EXERCISE REQUIREMENTS:
Would you restate all the data that follows, word for word?

PROVIDED DATA:

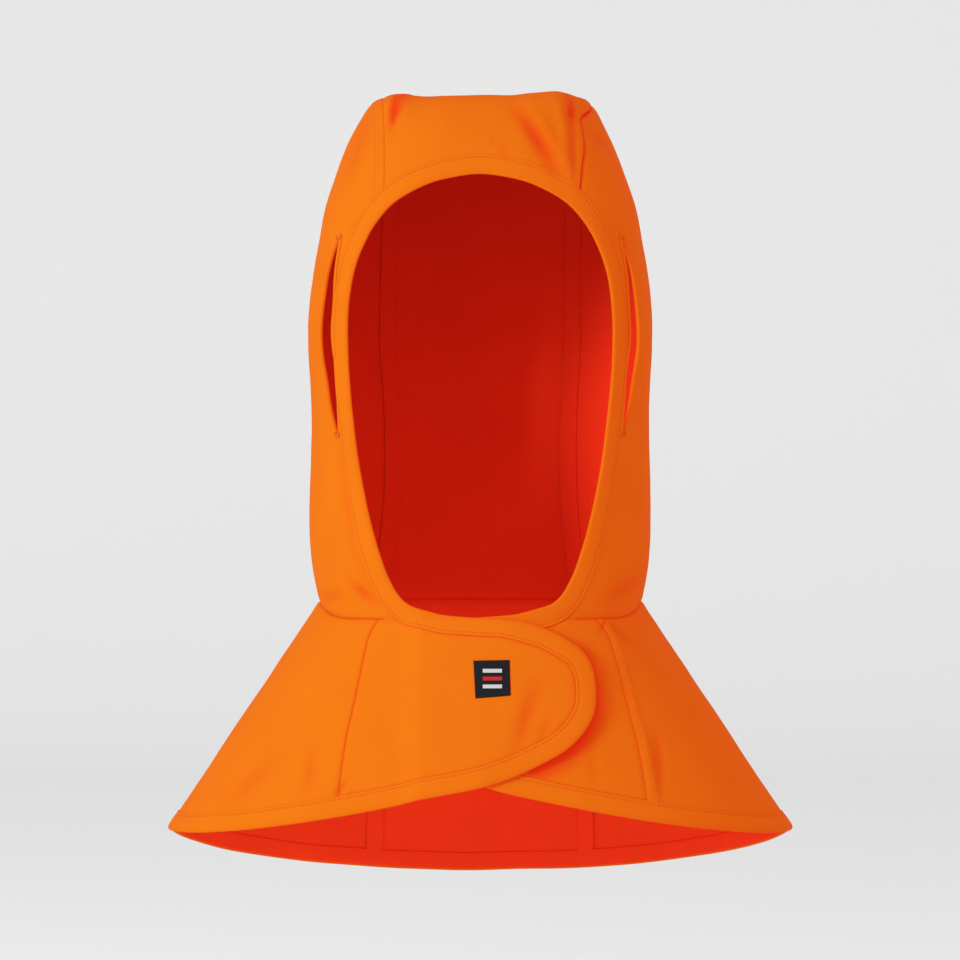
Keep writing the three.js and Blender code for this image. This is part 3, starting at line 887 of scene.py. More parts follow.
@dataclass(frozen=True)
class ClothFinish:
    """Matte twill in a bright dye, with a painted glow: a steady red emission that stands partly for the
    fluorescent dye's brightness and partly for light, and glows the same in shade.
    """

    name: str
    colour: tuple[float, float, float]
    # Painted shade colours: one reached in deep folds and cast shadows, one in the darkest seam lines.
    fold_shade_colour: tuple[float, float, float]
    seam_shade_colour: tuple[float, float, float]
    glow_strength: float
    glow: tuple[float, float, float] = (1.0, 0.004, 0.002)
    seam_glow: float = 0.7
    twill_period: float = 1.0
    roughness: float = 0.9
    sheen: float = 0.03
    variation: float = 0.06

    def build(self) -> bpy.types.Material:
        """Makes the material."""
        board = NodeBoard(self.name)
        grain = board.grain()
        where = board.add("ShaderNodeTexCoord").outputs["Object"]
        shade = board.add("ShaderNodeAttribute", attribute_name=SHADE).outputs["Fac"]
        broad = board.noise(where, 26, 3)
        slub = board.noise(grain, 0.9, 4)
        # Painted shade: the shade attribute darkens and reddens the cloth in folds, along seams, in cast
        # shadows and inside the hood.
        base = board.ramp(shade, [(0.0, self.colour), (0.5, self.fold_shade_colour), (1.0, self.seam_shade_colour)])
        tone = board.math("MULTIPLY_ADD", broad, self.variation * 2, 1 - self.variation)
        fine = board.math("MULTIPLY_ADD", slub, self.variation, 1 - self.variation / 2)
        level = board.math("MULTIPLY", tone, fine)
        toned = board.add("ShaderNodeVectorMath", {0: base}, operation="SCALE")
        board.put(toned, 3, level)
        wave = board.add(
            "ShaderNodeTexWave",
            {"Vector": grain, "Scale": math.pi / (10 * self.twill_period), "Distortion": 0.6, "Detail": 2,
             "Detail Scale": 2},
            wave_type="BANDS",
            bands_direction="DIAGONAL",
        ).outputs["Fac"]
        height = board.math("MULTIPLY_ADD", slub, 0.7, wave)
        bump = board.add("ShaderNodeBump", {"Height": height, "Distance": 0.00009, "Strength": 0.25})
        uneven = board.noise(where, 190, 3)
        wide_bump = board.add(
            "ShaderNodeBump",
            {"Height": uneven, "Distance": 0.00035, "Strength": 0.5, "Normal": bump.outputs[0]},
        )
        shader = board.shader
        board.put(shader, "Base Color", toned.outputs[0])
        board.put(shader, "Normal", wide_bump.outputs[0])
        board.put(shader, "Roughness", board.math("MULTIPLY_ADD", slub, 0.12, self.roughness - 0.06))
        shader.inputs["Sheen Weight"].default_value = self.sheen
        shader.inputs["Sheen Roughness"].default_value = 0.6
        shader.inputs["Sheen Tint"].default_value = (*self.colour, 1)
        shader.inputs["IOR"].default_value = 1.12
        shader.inputs["Specular IOR Level"].default_value = 0.3
        # Painted glow: a steady emission that lifts the red whatever the light, dimmed only where the
        # painted seam shade is deepest.
        dim_glow = tuple(self.seam_glow * part for part in self.glow)
        glow = board.ramp(shade, [(0, self.glow), (0.5, self.glow), (1, dim_glow)])
        board.put(shader, "Emission Color", glow)
        shader.inputs["Emission Strength"].default_value = self.glow_strength
        return board.material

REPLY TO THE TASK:
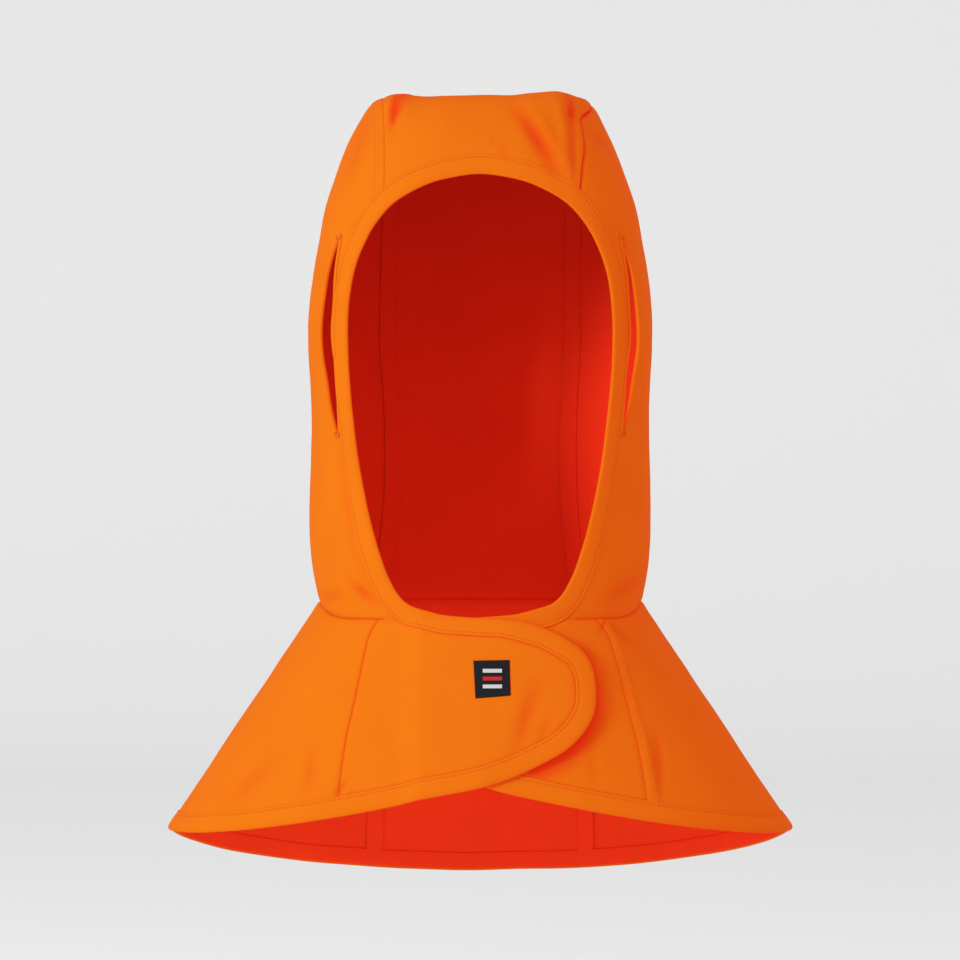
Keep writing the three.js and Blender code for this image. This is part 3, starting at line 887 of scene.py. More parts follow.
@dataclass(frozen=True)
class ClothFinish:
    """Matte twill in a bright dye, with a painted glow: a steady red emission that stands partly for the
    fluorescent dye's brightness and partly for light, and glows the same in shade.
    """

    name: str
    colour: tuple[float, float, float]
    # Painted shade colours: one reached in deep folds and cast shadows, one in the darkest seam lines.
    fold_shade_colour: tuple[float, float, float]
    seam_shade_colour: tuple[float, float, float]
    glow_strength: float
    glow: tuple[float, float, float] = (1.0, 0.004, 0.002)
    seam_glow: float = 0.7
    twill_period: float = 1.0
    roughness: float = 0.9
    sheen: float = 0.03
    variation: float = 0.06

    def build(self) -> bpy.types.Material:
        """Makes the material."""
        board = NodeBoard(self.name)
        grain = board.grain()
        where = board.add("ShaderNodeTexCoord").outputs["Object"]
        shade = board.add("ShaderNodeAttribute", attribute_name=SHADE).outputs["Fac"]
        broad = board.noise(where, 26, 3)
        slub = board.noise(grain, 0.9, 4)
        # Painted shade: the shade attribute darkens and reddens the cloth in folds, along seams, in cast
        # shadows and inside the hood.
        base = board.ramp(shade, [(0.0, self.colour), (0.5, self.fold_shade_colour), (1.0, self.seam_shade_colour)])
        tone = board.math("MULTIPLY_ADD", broad, self.variation * 2, 1 - self.variation)
        fine = board.math("MULTIPLY_ADD", slub, self.variation, 1 - self.variation / 2)
        level = board.math("MULTIPLY", tone, fine)
        toned = board.add("ShaderNodeVectorMath", {0: base}, operation="SCALE")
        board.put(toned, 3, level)
        wave = board.add(
            "ShaderNodeTexWave",
            {"Vector": grain, "Scale": math.pi / (10 * self.twill_period), "Distortion": 0.6, "Detail": 2,
             "Detail Scale": 2},
            wave_type="BANDS",
            bands_direction="DIAGONAL",
        ).outputs["Fac"]
        height = board.math("MULTIPLY_ADD", slub, 0.7, wave)
        bump = board.add("ShaderNodeBump", {"Height": height, "Distance": 0.00009, "Strength": 0.25})
        uneven = board.noise(where, 190, 3)
        wide_bump = board.add(
            "ShaderNodeBump",
            {"Height": uneven, "Distance": 0.00035, "Strength": 0.5, "Normal": bump.outputs[0]},
        )
        shader = board.shader
        board.put(shader, "Base Color", toned.outputs[0])
        board.put(shader, "Normal", wide_bump.outputs[0])
        board.put(shader, "Roughness", board.math("MULTIPLY_ADD", slub, 0.12, self.roughness - 0.06))
        shader.inputs["Sheen Weight"].default_value = self.sheen
        shader.inputs["Sheen Roughness"].default_value = 0.6
        shader.inputs["Sheen Tint"].default_value = (*self.colour, 1)
        shader.inputs["IOR"].default_value = 1.12
        shader.inputs["Specular IOR Level"].default_value = 0.3
        # Painted glow: a steady emission that lifts the red whatever the light, dimmed only where the
        # painted seam shade is deepest.
        dim_glow = tuple(self.seam_glow * part for part in self.glow)
        glow = board.ramp(shade, [(0, self.glow), (0.5, self.glow), (1, dim_glow)])
        board.put(shader, "Emission Color", glow)
        shader.inputs["Emission Strength"].default_value = self.glow_strength
        return board.material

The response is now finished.